Sim, porque estas ferramentas são muito limitadas. Uma pessoa faz perguntas, pode pedir textos, mas não podemos pedir coisas mais complicadas como "diz-me quanto dinheiro tenho na conta bancária". À medida que estes sistemas forem integrados em sistemas que podem ter acesso a bases de dados, fazer reservas de viagens, etc., aí é que vamos ver maiores ganhos.
Que tipo de decisões poderemos ter nas mãos da IA no futuro?
A IA pode ser usada para muita coisa. Na ciência, pode ser usada para ler, sintetizar e obter relações entre artigos científicos e sugerir direções para futuras pesquisas. Na financeira, também vai ajudar bastante em alguns tipos de análise, mas acho que será principalmente na área de interação com o cliente que vamos ver uma transformação mais rápida. Na área legal, também acho que vai ter um impacto significativo em termos de produtividade.
O risco à democracia é um dos principais?
Já há bastante desinformação sem inteligência artificial. O que a IA permite é levar a desinformação para outro patamar, em que é banalizada e mais convincente. Existe de facto um certo risco de as ferramentas de marketing e propaganda se tornarem cada vez mais eficientes e as pessoas ficarem cada vez mais divididas. O lado bom é que também podemos usar a IA para detetar informação falsa. É uma guerra de tecnologia, vamos ver quem ganha.
Estas tecnologias também trazem desafios em termos ambientais, uma vez que têm um consumo energético muito mais elevado. A adoção destas ferramentas pode pôr em causa as metas ambientais definidas para os próximos anos?
Gastam de facto bastante energia, tanto na fase de treino, quando estão a ser projetadas, como também na fase de utilização. Eu pessoalmente estou convencido de que, embora seja um fator de preocupação, a evolução tecnológica vai permitir limitar o crescimento deste consumo e não vamos chegar a uma situação em que 10% da energia seja gasta em IA.
Mas depende da criação de novas tecnologias. Neste momento já há muita gente a trabalhar nisso.
É sem dúvida um ponto a ter em conta?
É. Mas não vejo que a IA por si tenha de comprometer os objetivos de redução de emissões, por exemplo. Possivelmente até ajudará na outra direção… mas são contas muito difíceis de fazer.
Como é que classifica a evolução da Europa e de Portugal neste campo da IA?

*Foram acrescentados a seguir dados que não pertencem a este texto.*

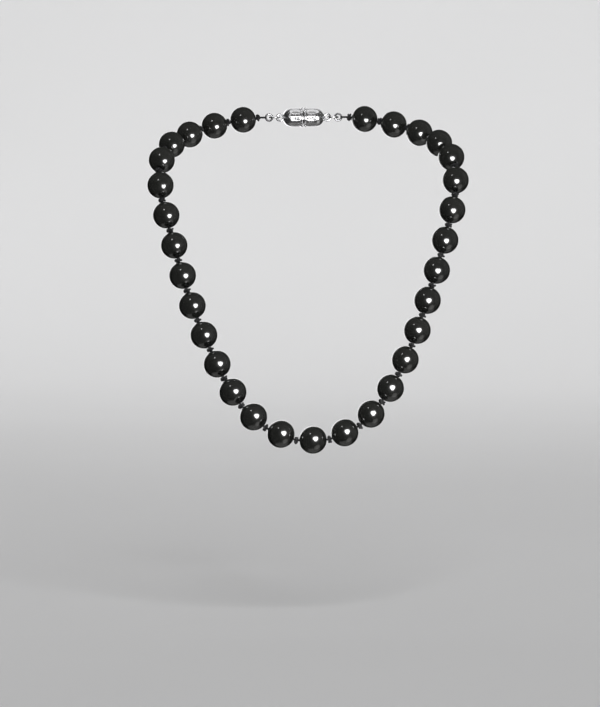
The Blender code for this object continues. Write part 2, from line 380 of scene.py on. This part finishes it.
def ranged(tree, value, low, high, from_low=0.3, from_high=0.7):
    """A number moved from one range to another."""
    node = tree.nodes.new("ShaderNodeMapRange")
    node.inputs["From Min"].default_value = from_low
    node.inputs["From Max"].default_value = from_high
    node.inputs["To Min"].default_value = low
    node.inputs["To Max"].default_value = high
    tree.links.new(value, node.inputs["Value"])
    return node.outputs["Result"]


def ramp(tree, value, *stops):
    """A colour from a number; each stop is (place, colour)."""
    node = tree.nodes.new("ShaderNodeValToRGB")
    elements = node.color_ramp.elements
    while len(elements) < len(stops):
        elements.new(0.5)
    for element, (place, colour) in zip(elements, stops):
        element.position = place
        element.color = (*colour, 1.0)
    tree.links.new(value, node.inputs["Fac"])
    return node.outputs["Color"]


def bumped(tree, shader, height, strength, distance, under=None):
    """Adds relief to a shader, over any relief that is there already."""
    node = tree.nodes.new("ShaderNodeBump")
    node.inputs["Strength"].default_value = strength
    node.inputs["Distance"].default_value = distance
    tree.links.new(height, node.inputs["Height"])
    if under:
        tree.links.new(under, node.inputs["Normal"])
    tree.links.new(node.outputs["Normal"], shader.inputs["Normal"])
    return node.outputs["Normal"]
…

A Europa não está muito bem posicionada. Não está a conseguir ser competitiva, nem com os Estados Unidos nem com a China, no desenvolvimento de tecnologias. Está muito [focada] na regulamentação da IA e possivelmente seremos os campeões em termos de regulação, mas parece-me pouco. A verdade é que as grandes empresas de inteligência artificial estão nos Estados Unidos e na China e a Europa é um distante terceiro destes blocos. Eventualmente poderá até ser ultrapassada por outros, como os países árabes.
Não está muito otimista, portanto?
Não. Temos um conjunto de regras e legislação – que pode ter o seu valor e vir a desempenhar um papel nesta questão –, mas neste momento se olharmos para as 20 maiores companhias de IA desconfio de que apenas uma será europeia.
E Portugal? É demasiado pequeno para ter um papel de destaque?
Não é de esperar que um país que tem 10 milhões de habitantes e não é particularmente rico venha a desempenhar um papel importante. Não estamos mal em alguns aspetos, temos alguns unicórnios, mas não é de esperar que Portugal venha a desempenhar um papel particularmente marcante na IA internacional. O que temos de fazer é estar bem posicionados para poder aplicar a tecnologia, desenvolver aplicações que sejam relevantes e fazer as contribuições que podemos fazer para um país à nossa escala.
Embora esteja moderadamente otimista quanto à nossa capacidade de utilizar e adotar a IA, dificilmente vejo Portugal como um líder na área por causa das limitações que referi.
Qual o risco de ficar para trás?
O risco de a Europa ficar para trás é não termos os ganhos de produtividade que podem advir da utilização destas tecnologias. Não tendo esses ganhos, a nossa economia é menos competitiva e, portanto, vamos ter o PIB mais baixo, ser mais pobres e ter menos capacidade de desenvolvimento. Esse é o risco de não acompanharmos esta revolução tecnológica que promete ser rápida.